新潟県長岡生まれ。父、大橋佐平が明治20年(1877)に設立した出版社「博文館」社長として成功。出版界から政財界へ活動の幅を広げ、東京ガス会社で渋沢栄一の信頼を得て取締役となり、そこから日本鋼管や日本郵船、第一生命など、50以上の大企業の経営に参画するようになった。
金沢とのつながり → 風光明媚なところが気に入って、金沢に別荘を持った。
日本製鋼所が金沢に進出するとき、金沢の景観保護と、地元の人々を高い賃金で積極的に雇用することを実現した。
関東大震災の影響で倒壊した金沢文庫の再建にもあたり、多額の寄付をし、称名寺の本堂や鐘楼の復興にも力を尽くした。
大橋氏は称名寺裏山三山に観世音菩薩を100体配置し、巡礼コースも作ったそうで、当時は、観光地として大いに賑わったようです。大橋新太郎氏は金沢の偉人ですね。
尾崎紅葉が「金色夜叉」で描いた「富山」は大橋新太郎、「お宮」は松井須磨子、「寛一」は児童文学の巌谷小波がモデルだと言われています。
八角堂から、やはり分岐があり、台の広場方面へ進む尾根道もありましたが、観音広場方面へ下りることにしました。
少し下ったところで、こんな慈母観音さまとご対面。
でも、数えてみたのですが、百体はなかったような。残りは何処に??
そうそう、八角堂からの下りですが、
観音広場を過ぎると、直に称名寺の阿字ヶ池付近の上り口に到着。
そして、こちらが大橋新太郎氏所縁の百番観世音霊場の碑。
池の左側の広場に移動します。こちらにも見所がありそうですよ。
まずは、「楷樹(孔子木)」。
ほら、葉を見て下さい。
その後ろの一段高くなった場所には、北条実時の子・顕時と孫の貞顕の墓所がありました。
こちら、顕時公の五輪塔。
そして、貞顕公のもの。
墓所手前にあった称名寺と金沢文庫を結ぶ、中世の隧道(現在は通行不可)です。(画像は文庫側から)
今は現存しない三重塔も見えますね。養成講座で案内して下さった称名寺のガイドさん、かつての大橋新太郎氏のようなお方がいらして、寄付をして下さったら復元できるのにと、溜息をついてらっしゃいましたよ。確か、鎌倉・建長寺でも「華厳塔」でしたっけ、再建の話を伺ったことあったような...。何処も同じですねぇ。(-_-)

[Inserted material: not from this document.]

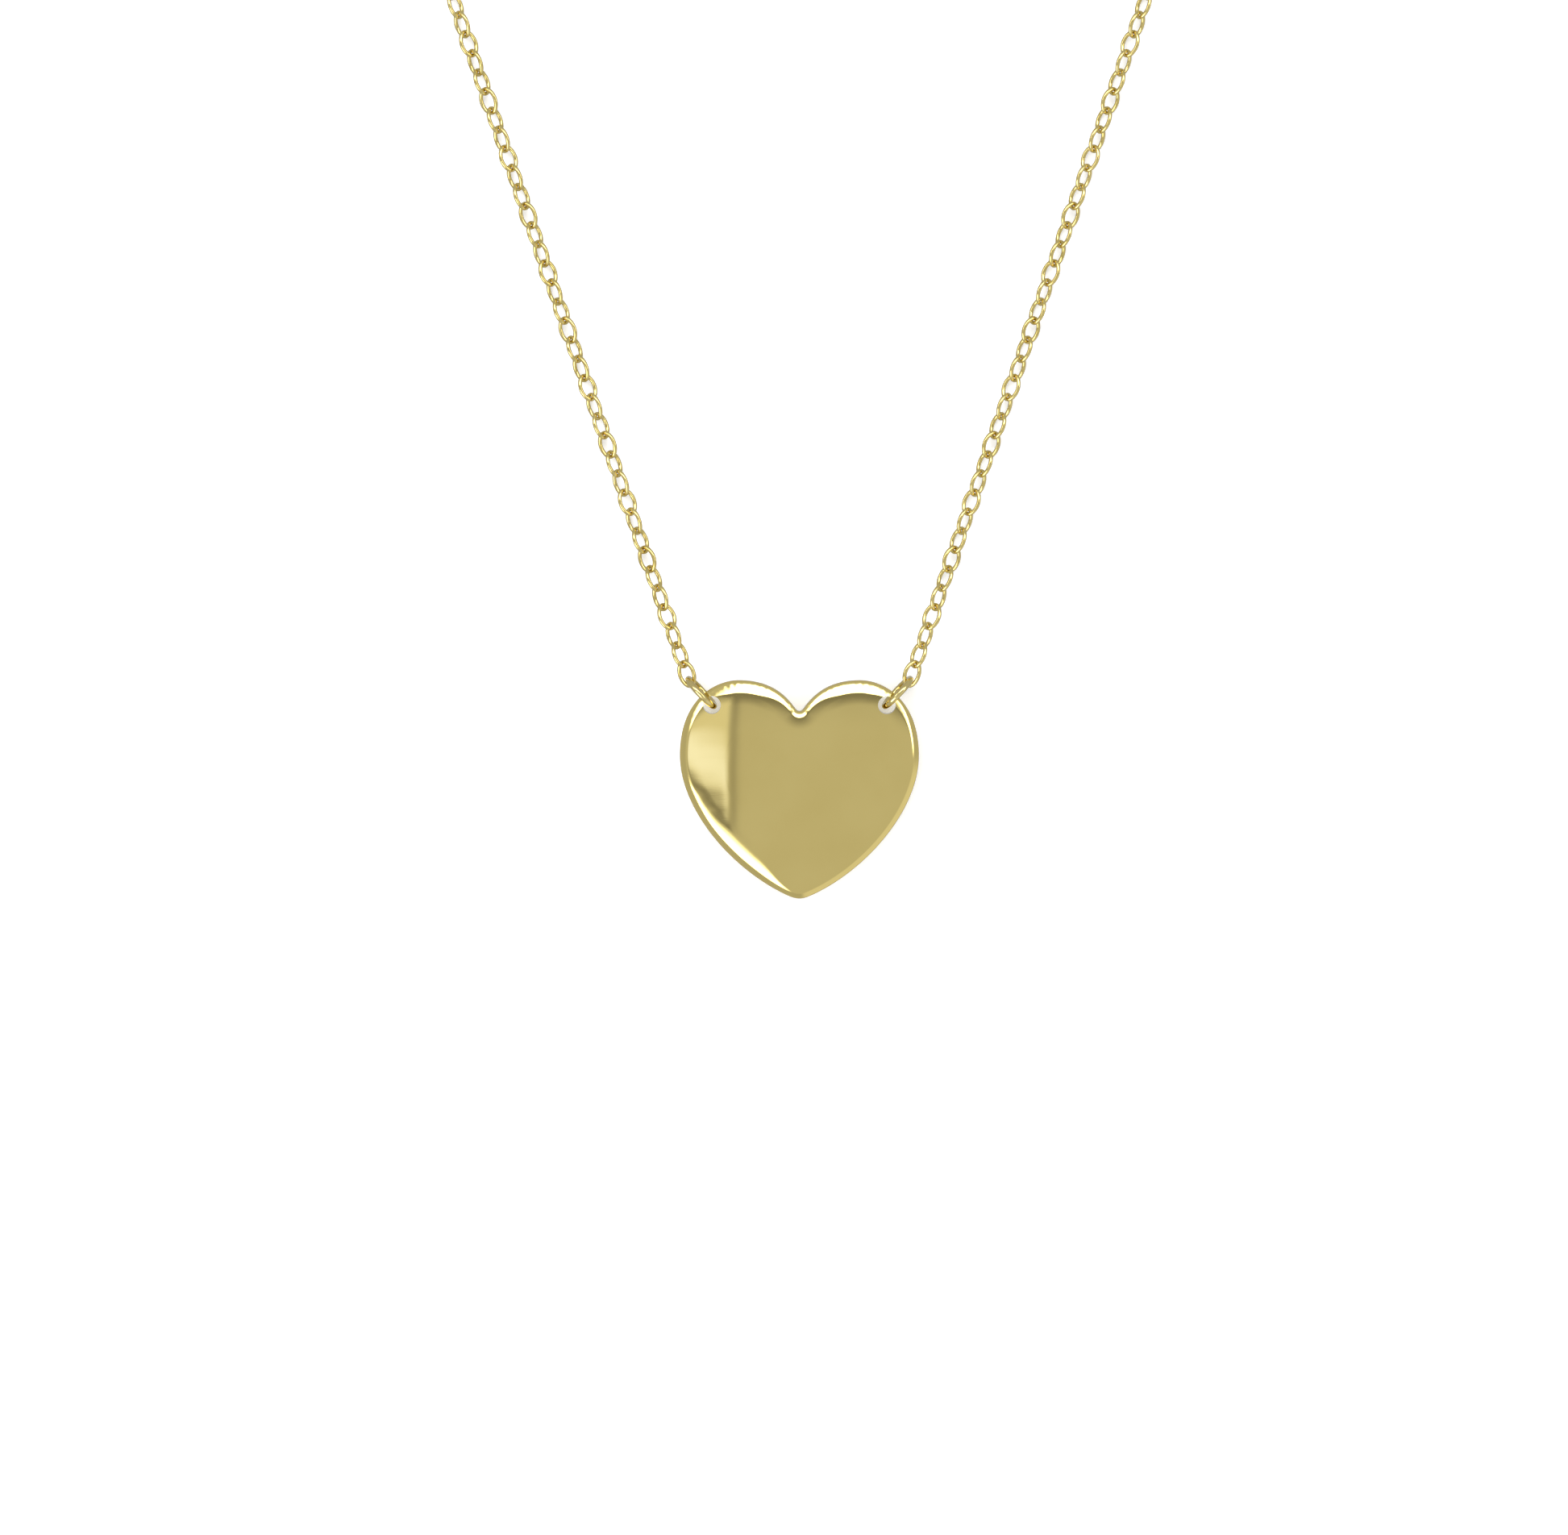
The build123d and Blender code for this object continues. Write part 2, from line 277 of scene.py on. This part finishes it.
def edge_drop(depth, shape):
    """How far the front drops below the face at each depth in from the outline (rings x around)."""
    width, soft, lip_width, inner, outer, roll_tilt = shape
    steps = np.linspace(0, 2.2, 441)
    s = steps[:, None]
    across = np.clip((s - lip_width) / np.maximum(width - lip_width, 0.05), 0, 1)
    tilt = outer + (inner - outer) * across
    lip = 1 - smooth(s, lip_width - 0.05, lip_width + 0.05)
    tilt = tilt + lip * (LIP_TILT + 0.08 * (1 - s / lip_width) - tilt)
    past = smooth(s, width - soft, width + soft)
    rolled = roll_tilt * (1 - np.clip((s - width) / 0.75, 0, 1))
    slope = np.tan(tilt * (1 - past) + rolled * past)
    total = np.cumsum(slope[::-1], 0)[::-1] * (steps[1] - steps[0])
    drop = np.empty_like(depth)
    for i in range(depth.shape[1]):
        drop[:, i] = np.interp(depth[:, i], steps, total[:, i])
    inside = np.clip(ROUND_OVER - depth, 0, ROUND_OVER)
    return drop + ROUND_OVER - np.sqrt(np.maximum(ROUND_OVER**2 - inside**2, 0))


def heart_frame():
    """The heart's plane as packed: origin under its centre, x, y and upward directions, thickness."""
    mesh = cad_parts["heart"].data
    areas = np.zeros(len(mesh.polygons))
    mesh.polygons.foreach_get("area", areas)
    normals = np.zeros(len(mesh.polygons) * 3)
    mesh.polygons.foreach_get("normal", normals)
    normals = normals.reshape(-1, 3)
    back = normals[np.argmax(np.where(normals[:, 2] < -0.9, areas, 0))]
    up = -back / np.linalg.norm(back)
    across = np.array([1.0, 0, 0])
    along = np.cross(up, across)
    co = np.array([v.co for v in mesh.vertices], float)
    low = (co @ up).min()
    thick = (co @ up).max() - low
    top = (co @ along).max() / MM
    return up * low + along * (top - LOBE_TOP) * MM, across, along, up, thick / MM


def build_heart():
    origin, across, along, up, thick = heart_frame()
    line, outward = heart_outline()
    shape = edge_shape(line, outward)
    rim = np.concatenate([
        [0, 0.003, 0.01, 0.022, 0.04, 0.062, 0.09, 0.12, 0.15],
        np.arange(0.18, RIM_DEPTH, 0.03),
    ])
    centre = np.array([0, MESH_CENTRE_Y])
    inner_line = line - outward * RIM_DEPTH
    shares = np.concatenate([np.linspace(1, 0.72, 28), np.linspace(0.72, 0.06, 26)[1:]])
    rows, depths = [], []
    for depth in rim:
        rows.append(line - outward * depth)
        depths.append(np.full(AROUND, depth))
    reach = np.einsum("ij,ij->i", inner_line - centre, outward)
    for share in shares:
        rows.append(centre + share * (inner_line - centre))
        depths.append(RIM_DEPTH + (1 - share) * np.maximum(reach, 0.5))
    plan = np.array(rows)
    depth = np.array(depths)
    count = len(plan)
    x, y = plan[..., 0], plan[..., 1]
    top = thick - (x * x + y * y) / (2 * DOME_RADIUS) - edge_drop(depth, shape)
    # the left margin was polished back a little, so the face turns down past a soft line
    edge_x = MARGIN_EDGE - 0.05 * np.clip(y - 1.8, 0, None)
    edge_x = edge_x + 0.016 * np.sin(2.1 * y) + 0.004 * np.sin(5.3 * y + 1)
    past = -x - edge_x
    t = np.clip(past / MARGIN_WIDTH, 0, 1)
    lean = math.tan(MARGIN_FALL) * smooth(y, -4.2, -1.2)
    top -= lean * (MARGIN_WIDTH * (t**3 - t**4 / 2) + np.clip(past - MARGIN_WIDTH, 0, None))
    bottom = BACK_ROUND - np.sqrt(np.maximum(BACK_ROUND**2 - np.clip(BACK_ROUND - depth, 0, None) ** 2, 0))

    index = np.arange(count * AROUND).reshape(count, AROUND)
    quads = []
    for k in range(count - 1):
        a, b = index[k], index[k + 1]
        quads.append(np.stack([a, b, np.roll(b, -1), np.roll(a, -1)], 1))
    quads = np.concatenate(quads)
    flat = plan.reshape(-1, 2)
    middle = flat[quads].mean(1)
    open_faces = np.zeros(len(quads), bool)
    for hole in HOLES:
        open_faces |= np.linalg.norm(middle - hole, axis=1) < HOLE_RADIUS
    kept = quads[~open_faces]
    gone = quads[open_faces]

    def edges(q):
        return {(int(f[i]), int(f[(i + 1) % 4])) for f in q for i in range(4)}

    gone_edges = edges(gone)
    wall = [e for e in edges(kept) if (e[1], e[0]) in gone_edges]
    top, bottom = top.reshape(-1), bottom.reshape(-1)
    drawn, height = flat.copy(), top.copy()
    for hole in HOLES:
        off = flat - hole
        away = np.linalg.norm(off, axis=1)
        ring = [v for e in wall for v in e if away[v] < 2 * HOLE_RADIUS]
        ring = np.unique(ring)
        flat[ring] = np.array(hole) + off[ring] / away[ring][:, None] * HOLE_RADIUS
        # a moved point takes the height of the surface where it now is
        for v in ring:
            gap = drawn - flat[v]
            near = np.argsort((gap**2).sum(1))[:NEARBY]
            plane = np.c_[np.ones(NEARBY), gap[near]]
            top[v] = np.linalg.lstsq(plane, height[near], rcond=None)[0][0]

    total = len(flat)
    faces = [tuple(int(v) for v in f[::-1]) for f in kept]
    faces += [tuple(int(v) + total for v in f) for f in kept]
    points = np.concatenate([np.c_[flat, top], np.c_[flat, bottom]])
    # the middle closes to one point on each side
    heads = [(0.0, centre[1], thick - centre[1] ** 2 / (2 * DOME_RADIUS)), (0.0, centre[1], 0.0)]
    points = np.concatenate([points, heads])
    last = index[-1]
    for i in range(AROUND):
        j = (i + 1) % AROUND
        faces.append((2 * total, int(last[j]), int(last[i])))
        faces.append((2 * total + 1, int(last[i]) + total, int(last[j]) + total))
    # side wall, in four bands
    levels = []
    for share in (0.25, 0.5, 0.75):
        start = len(points)
        z = top[:AROUND] * (1 - share) + bottom[:AROUND] * share
        points = np.concatenate([points, np.c_[flat[:AROUND], z]])
        levels.append(np.arange(start, start + AROUND))
    stack = [np.arange(AROUND), *levels, np.arange(AROUND) + total]
    for a, b in zip(stack, stack[1:]):
        for i in range(AROUND):
            j = (i + 1) % AROUND
            faces.append((int(a[i]), int(a[j]), int(b[j]), int(b[i])))
    for a, b in wall:
        faces.append((a, b, b + total, a + total))
    world = origin + MM * (points[:, :1] * across + points[:, 1:2] * along + points[:, 2:] * up)
    heart = new_object("heart_plate", world, faces, heart_gold)
    wear = np.zeros(len(points))
    wear[:total] = np.exp(-((depth.reshape(-1) / 0.12) ** 2))
    set_wear(heart, wear)
    bm = bmesh.new()
    bm.from_mesh(heart.data)
    bmesh.ops.delete(bm, geom=[v for v in bm.verts if not v.link_faces], context="VERTS")
    bmesh.ops.recalc_face_normals(bm, faces=bm.faces)
    for e in bm.edges:
        if e.is_manifold and e.calc_face_angle() > CREASE:
            e.smooth = False
    bm.to_mesh(heart.data)
    bm.free()
    return heart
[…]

さて、中世の隧道から少しばかり離れた場所に、新しい現代の隧道が出来ています。
称名晩鐘(しょうみょうのばんしょう)=現在地辺り を描いた一枚をご紹介したくて写真に撮ったのですが、暗かったのか見事にぶれてしまっていて。。。<(_ _)>
これは、州崎晴嵐(すさきのせいらん)。
そうそう、今金沢文庫では企画展「泥亀永島家の面影~永島家文書とその世界~」を開催中。
*広重が描いた金沢八景は一度干拓が成功するも、再び大洪水で昔の入海に戻ってしまった時期の金沢八景と聞きました。
最後になりましたが(忘れてました~)広重の称名梵鐘で思い出しました。
称名寺の鐘楼・梵鐘です。
鐘楼は、寛政11年(1799)、江戸の米問屋・石橋弥兵衛(横に見えている石燈籠も)と女講中により再建されましたが、関東大震災で崩壊。大正15年(1923)、大橋新太郎夫人(須磨子)が再建。
称名寺、立派なお寺です。山門(仁王門)も大きいです。登楼出来なくて残念。あと、金堂も常時閉められているとのこと、がっかりですが、裏山の三山を含めて、広大な境内には驚くばかり。ゆっくりと流れる時間を感じました。もっと近くだったら、しょっちゅう来るのに…。まずは、桜の頃、キショウブの頃、彼岸花の頃、再訪しましょうかね。